Itchen Abbas must miss its railway, and look jealously at Ropley and Medstead and Alresford that still have trains, albeit steam ones. I do think this piece of the route will eventually reopen, it's far too valuable a route to lose and it certainly would never have closed had it lasted a few years longer. But for now it's a backwater, stuck in a sort of transport limbo for a while longer.


A few years later - 24.6.1976 (copyright Steve Sainsbury/Rail Thing)

Thursday, 8 January 2015

Itchen Abbas 4.2.1973









(All copyright Steve Sainsbury/Rail Thing 4.2.1973)


A late (and stupid) closure was Winchester to Alton, which missed electrification, provided an excellent (if difficult) alternative route, served the large town of Alresford and a lot of commuters, yet still was sacrificed as late as 1973.

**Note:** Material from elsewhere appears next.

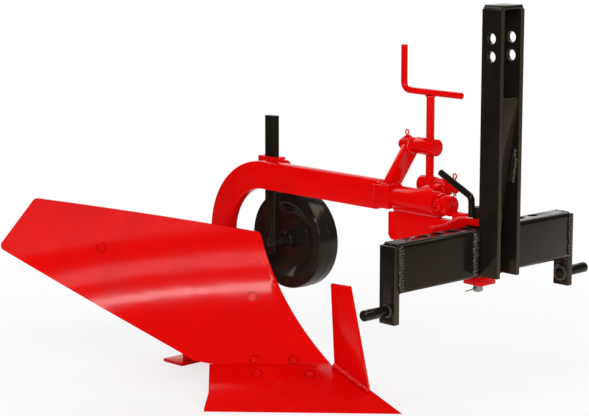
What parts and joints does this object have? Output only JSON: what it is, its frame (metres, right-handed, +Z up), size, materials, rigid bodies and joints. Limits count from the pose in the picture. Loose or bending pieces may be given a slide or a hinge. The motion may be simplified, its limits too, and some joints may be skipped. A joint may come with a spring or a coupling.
{
  "type": "moldboard plough",
  "caption": "Single-furrow moldboard plough for a small tractor's three-point linkage, with a tilt screw, a landside with heel, a fin coulter and a gauge wheel.",
  "frame": {"origin": "middle of the bounding box in plan, on the floor that the share and heel stand on", "axes": "+X forward, the way the plough is pulled; +Y left, the landside; +Z up"},
  "size_m": [1.1272, 0.7872, 0.903],
  "materials": {
    "black_frame": "gloss black enamel",
    "black_wheel": "gloss black enamel on pressed steel",
    "black_stem": "gloss black enamel",
    "red_beam": "gloss red enamel",
    "red_head": "gloss red enamel",
    "red_board": "gloss red enamel over rolled plate",
    "red_screw": "gloss red enamel"
  },
  "bodies": {
    "hitch": {"crossbar": "black_frame", "end_plate_right": "black_frame", "end_plate_left": "black_frame", "link_pin_right": "black_frame", "link_pin_left": "black_frame", "mast_bar_right": "black_frame", "mast_bar_left": "black_frame", "mast_cap": "black_frame", "mast_panel": "black_frame", "head_top_plate": "red_head", "head_base_plate": "red_head", "head_back_plate": "red_head", "head_web": "red_head", "roll_tube": "red_head", "draw_pin": "black_frame", "lower_bush": "red_head", "bush_gusset": "red_head"},
    "plough": {"tilt_arm": "red_beam", "upper_bush": "red_beam", "beam": "red_beam", "beam_block": "red_beam", "roll_shaft": "red_beam", "shaft_collar": "red_beam", "moldboard": "red_board", "share": "red_board", "coulter": "red_board", "landside": "red_beam", "heel_foot": "red_beam", "heel_flange": "red_beam", "frog": "red_beam", "frog_saddle": "red_beam", "frog_lug": "red_beam", "tail_stay": "red_beam", "stem_sleeve": "red_beam", "clamp_bolt": "red_beam"},
    "swivel": {"swivel": "red_screw"},
    "crank": {"tilt_screw": "red_screw", "crank_handle": "red_screw"},
    "nut": {"tilt_nut": "red_screw"},
    "stem": {"gauge_stem": "black_stem", "wheel_axle": "black_stem"},
    "wheel": {"gauge_wheel": "black_wheel"}
  },
  "joints": [
    {"name": "roll_tilt", "type": "hinge", "parent": "hitch", "child": "plough", "pos_m": [0.31364, 0.05162, 0.48], "axis": [1, 0, 0], "range_deg": [-10, 10]},
    {"name": "swivel_turn", "type": "hinge", "parent": "hitch", "child": "swivel", "pos_m": [0.29364, 0.11163, 0.505], "axis": [1, 0, 0], "range_deg": [-13.2, 13.2]},
    {"name": "crank_turn", "type": "hinge", "parent": "swivel", "child": "crank", "pos_m": [0.29064, 0.11163, 0.701], "axis": [0, 0, 1], "continuous": true},
    {"name": "nut_turn", "type": "hinge", "parent": "plough", "child": "nut", "pos_m": [0.27364, 0.11163, 0.585], "axis": [1, 0, 0], "range_deg": [-3.2, 3.2]},
    {"name": "stem_slide", "type": "slide", "parent": "plough", "child": "stem", "axis": [0, 0, 1], "range_m": [-0.08, 0.09]},
    {"name": "wheel_spin", "type": "hinge", "parent": "stem", "child": "wheel", "pos_m": [-0.17486, 0.16212, 0.317], "axis": [0, 1, 0], "continuous": true}
  ],
  "couplings": [
    {"joint": "swivel_turn", "follows": "roll_tilt", "ratio": 1.3125},
    {"joint": "nut_turn", "follows": "roll_tilt", "ratio": 0.3125}
  ]
}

I'd travelled on this lovely line a couple of times before closure, once to continue on to Bentley from Alton for a long walk down to the remains of the Longmoor Military Railway, which in 1970 was still in situ (but at 14 I didn't own a camera!)

So on the last day rather than travel the whole line again I decided to get off at Itchen Abbas, the first station on the line. It was a good choice as the station wasn't crowded with enthusiasts so I could get some decent shots - albeit square format and on a very cheap camera - without having to nudge my way through. The trains were strengthened for the last day.

We didn't know then of course that most of the line would later be saved, but Itchen Abbas, at the moment is still on the 'lost' stretch of route, and hasn't seen a train (other than demolition trains) for almost 42 years now.